Volcano The Bear is composed of a trumpeter-singer, of a multi-instrumentalist/ violinist, of a player of the toy-piano... they continually change instruments, in a weird way, sometimes playing randomly, throwing metallic objects onto a cymbal. Much is left to chance as if the music existed without them in a natural state, and that they intervened only to add noises here, or diminish the extent of a drone elsewhere. To this add a theatrical side, as if they do not simply produce the music, but show with exaggerated poses that they participate in the creation of the musical flow.
© Soizig Le Calvez & Bertrand Le Saux
Etherreal


Arts Center, Hasselt, Belgium
12 October 2002

We have been waiting a long time, but England has finally produced a substantial avant-garde band. They come from Leicester, and are called Volcano The Bear, and they make music that cannot be classified. It is clear that they have been influenced by their heroes Nurse With Wound, This Heat, Sun Ra, The Residents, Albert Ayler, Soft Machine and Faust.
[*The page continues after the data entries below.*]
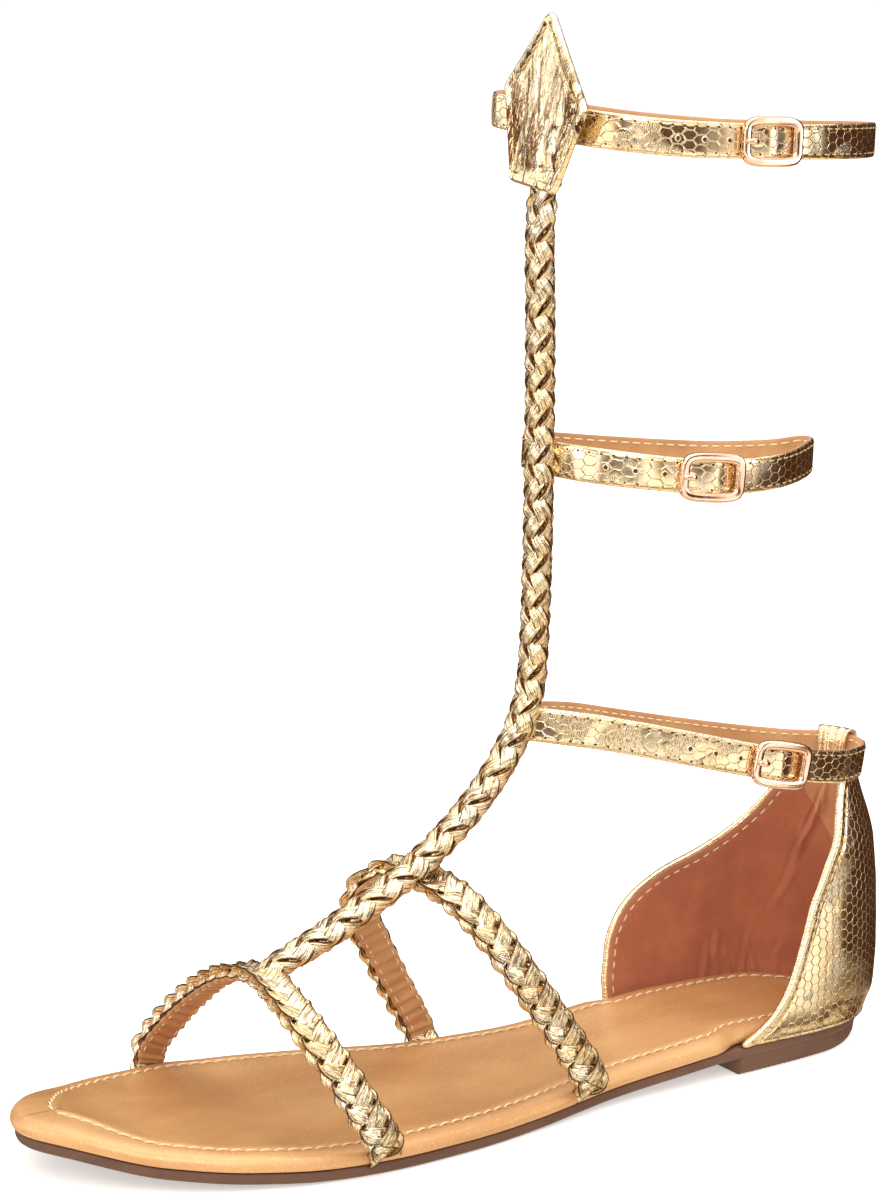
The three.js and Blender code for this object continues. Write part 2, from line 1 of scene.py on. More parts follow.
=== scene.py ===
import math

import bmesh
import bpy
import numpy as np
from mathutils import Matrix, Vector


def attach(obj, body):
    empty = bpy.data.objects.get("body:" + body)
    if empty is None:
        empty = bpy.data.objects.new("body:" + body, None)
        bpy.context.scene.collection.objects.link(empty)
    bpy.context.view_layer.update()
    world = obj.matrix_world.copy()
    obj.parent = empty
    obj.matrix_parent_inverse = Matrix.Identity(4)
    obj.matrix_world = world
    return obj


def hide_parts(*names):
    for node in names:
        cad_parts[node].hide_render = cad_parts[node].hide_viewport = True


# Left gladiator sandal. Tables and sizes are in millimetres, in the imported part's own frame:
# toe to -Y, outer side to +X, floor at z = 0. Meshes are turned to metres as they are made.
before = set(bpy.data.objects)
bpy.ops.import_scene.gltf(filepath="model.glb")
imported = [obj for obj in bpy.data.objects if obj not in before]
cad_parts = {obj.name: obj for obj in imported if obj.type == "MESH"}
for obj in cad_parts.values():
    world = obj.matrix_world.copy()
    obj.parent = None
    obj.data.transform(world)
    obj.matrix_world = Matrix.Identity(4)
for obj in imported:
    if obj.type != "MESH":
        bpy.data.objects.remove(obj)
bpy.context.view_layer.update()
MM = 0.001

# ---------- driving sizes, as in the part ----------
SOLE_LENGTH = 250
SOLE_BACK_Y = 40
TOE_SWING = -7
HEEL_ROUND = 26
TOE_ROUND = 45
OUTSOLE_THICK = 3
INSOLE_THICK = 4.2
GAP = 0.3
HEEL_BREAST_AT = 57
COUNTER_WALL = 1.8
STRAP_WIDE = 8.9
STRAP_THICK = 1.8
BUCKLE_LONG = 19
BUCKLE_HIGH = 12.6
BUCKLE_BAR = 1.8
BAR_LIFT = 1.2
LIFT_LENGTH = 5

OUTLINE = {
    "at": [0, 35, 60, 95, 125, 150, 170, 190, 208, 226, 238, 250],
    "lateral": [22, 25.6, 27, 29.2, 36, 41, 42.8, 41.6, 37, 31.5, 28.5, 26],
    "medial": [22.5, 26.4, 25.2, 21.5, 25.6, 33, 39.2, 42.3, 38.6, 34.5, 32, 29],
}
OUTSOLE = {
    "at": [0, 30, 57, 80, 110, 138, 178, 200, 225, 250],
    "lift": [3.8, 4.6, 4.6, 3.1, 1, 0, 0, 1, 3.3, 8],
    "inset": [4.6, 2.6, 1.2, 1, 1, 1, 1, 1, 1, 1],
}
INSOLE_INSET = {
    "at": [0, 25, 57, 66, 69, 77],
    "lateral": [5.2, 4, 3.4, 0, 0, 0],
    "medial": [5.2, 4, 3.4, 3.4, 3.2, 0],
}
COUNTER = {
    "height": [7.2, 10.5, 14.5, 20, 26, 32, 38, 43.5, 48, 54, 62, 70.5],
    "lateral": [57, 52.8, 47.8, 43.8, 41.2, 39.1, 37, 34.8, 32, 28.6, 23, 17],
    "medial": [68.5, 68.7, 68.7, 68, 67, 64.3, 59, 49.5, 36.5, 25, 16, 8],
    "back": [-2.8, -1.8, -0.3, 0.2, 0.5, 0.5, 0.4, 0.3, 0, -0.5, -1.3, -2.5],
    "side": [-0.9, -0.4, 0, 0.3, 0.5, 0.5, 0.2, -0.3, -0.8, -1.5, -2.8, -4.2],
}
# Rows of x, y, z, width and thickness.
SHIN_BRAID = [
    (0, -148.5, 41.5, 6.5, 4), (0, -141, 44.8, 8.6, 6), (0, -124.3, 52, 9.2, 6.6),
    (0, -101, 64.9, 9.2, 6.6), (0, -89, 74.3, 9.2, 6.6), (0, -79.6, 84, 9.2, 6.6),
    (0, -72.5, 94.5, 9.2, 6.6), (0, -68.2, 106, 9.2, 6.6), (0, -66.8, 120, 9.2, 6.6),
    (0, -65.5, 160, 9.2, 6.6), (0, -65.1, 200, 9.2, 6.6), (0, -65.2, 222, 9.2, 6.2),
    (0, -64.3, 232, 10, 3.4), (0, -63.4, 240, 10.4, 3), (0, -62.2, 249, 10.4, 2.6),
]
TOE_BRAID = [
    (33, -133.4, 4.5, 7.6, 1.8), (37, -133.6, 4.5, 8, 2), (39.7, -134.2, 6.6, 8.6, 2.8),
    (41, -135.8, 10.5, 9, 3.6), (39, -139.8, 18, 9, 3.6), (34.4, -143.5, 26.2, 9, 3.6),
    (26.6, -146.4, 34, 9, 3.6), (15, -147.4, 40, 9, 3.6), (0, -146.6, 43, 9, 3.6),
    (-13, -147, 40.8, 9, 3.6), (-24, -148, 35.6, 9, 3.6), (-33, -149.6, 29, 9, 3.6),
    (-41, -152.2, 21, 9, 3.6), (-47.2, -154.8, 12.5, 9, 3.6), (-47.4, -155.6, 7.6, 8.6, 2.9),
    (-43, -156, 4.9, 8, 2), (-39, -156, 4.9, 7.6, 1.8),
]
INSTEP_BRAID = [
    (23, -69.2, 5.4, 7.6, 1.8), (26.5, -69.1, 5.4, 8, 2), (30.2, -69.2, 7.4, 8.6, 2.8),
    (31.4, -70.2, 11.5, 9, 3.6), (30.2, -75.3, 20.6, 9, 3.6), (27.4, -82.7, 33.1, 9, 3.6),
    (22, -91, 47.4, 9, 3.6), (13, -97, 57.6, 9, 3.6), (0, -99, 60.8, 9, 3.2),
    (-11, -98, 61, 9, 3.6), (-18.5, -101, 59.8, 9, 3.6), (-22, -105.6, 55, 9, 3.6),
    (-25, -104.6, 47, 9, 3.6), (-28.2, -98, 35, 9, 3.6), (-30.2, -91.2, 23, 9, 3.6),
    (-30.9, -85, 12, 9, 3.6), (-29.6, -83.4, 7.4, 8.6, 2.8), (-25.6, -83, 5, 8, 2),
    (-22, -83, 5, 7.6, 1.8),
]
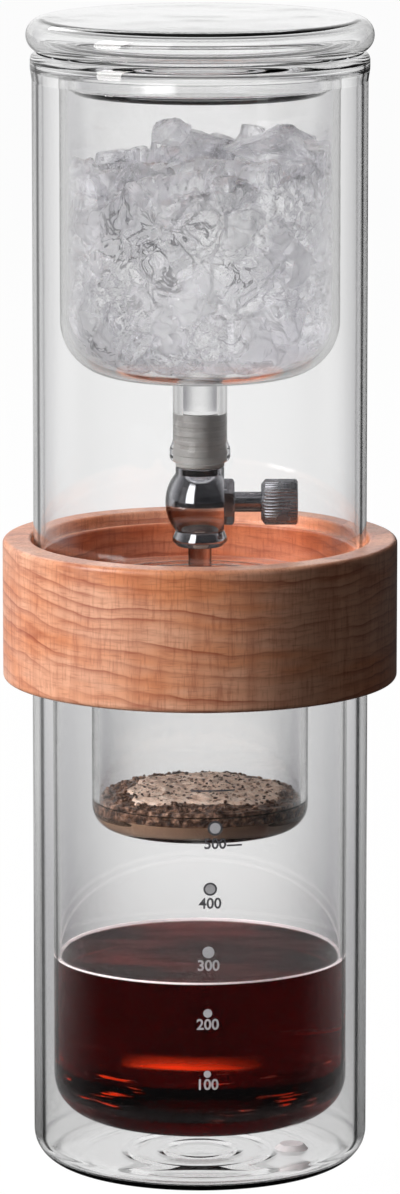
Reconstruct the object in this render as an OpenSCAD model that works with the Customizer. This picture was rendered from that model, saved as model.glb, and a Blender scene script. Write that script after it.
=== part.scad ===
// Cold drip coffee tower. A double-walled carafe carries a turned wooden collar. The collar holds the
// coffee cup and the double-walled ice vessel, whose outlet ends in a needle valve. A hollow lid tops it.
// The origin is the centre of the base, +Z is up, and the valve knob points along +X.

/* [Carafe] */
// Outer diameter of the carafe
carafe_d = 97.6; // [90:0.1:104]
// Height of the carafe from its base to the top of its rim
carafe_h = 156; // [130:0.5:200]
// Wall of the carafe's outer jacket
jacket_wall = 2; // [1.4:0.1:2.6]
// Wall of the carafe's inner liner
liner_wall = 1.6; // [1.2:0.1:2.4]
// Sealed gap between jacket and liner, at the side
carafe_gap = 3.9; // [2.4:0.1:6]
// Sealed gap between jacket and liner, at the base
base_gap = 12; // [6:0.5:20]
// Rounding of the jacket where the side meets the base
base_round = 9; // [5:0.5:14]
// Rounding of the liner where its side meets its floor
liner_round = 12; // [6:0.5:20]
// Diameter of the vent hole in the base
vent_d = 7; // [4:0.5:9]
// Distance of the vent hole from the centre of the base
vent_offset = 27; // [14:1:30]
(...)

One hears an occasional fragment of these, but Volcano The Bear remains particularly itself, simply because the group stands with one foot in tradition and with the other firmly in modern alienation. Volcano The Bear's music is founded on intuition and improvisation, in which a place is also reserved for ancient English folk and free jazz. Volcano The Bear is emotion, context and chaos at the same time. On the stage move three men in brown suits (without ties!) and another with his shirt hanging out, deliberately relaxed amid apparent chaos. On a table lies a prepared guitar and an electric violin, weird instruments apparently from the middle ages, electronic effects boxes and a large box of toys. As on their records (that are all worth it for the self-designed packaging and bizarre artwork of band member Nick Mott) during the concerts there are sudden moments of informal, surreal and playful beauty. Surely the show of the year! A shame that it lasted only three-quarters of an hour.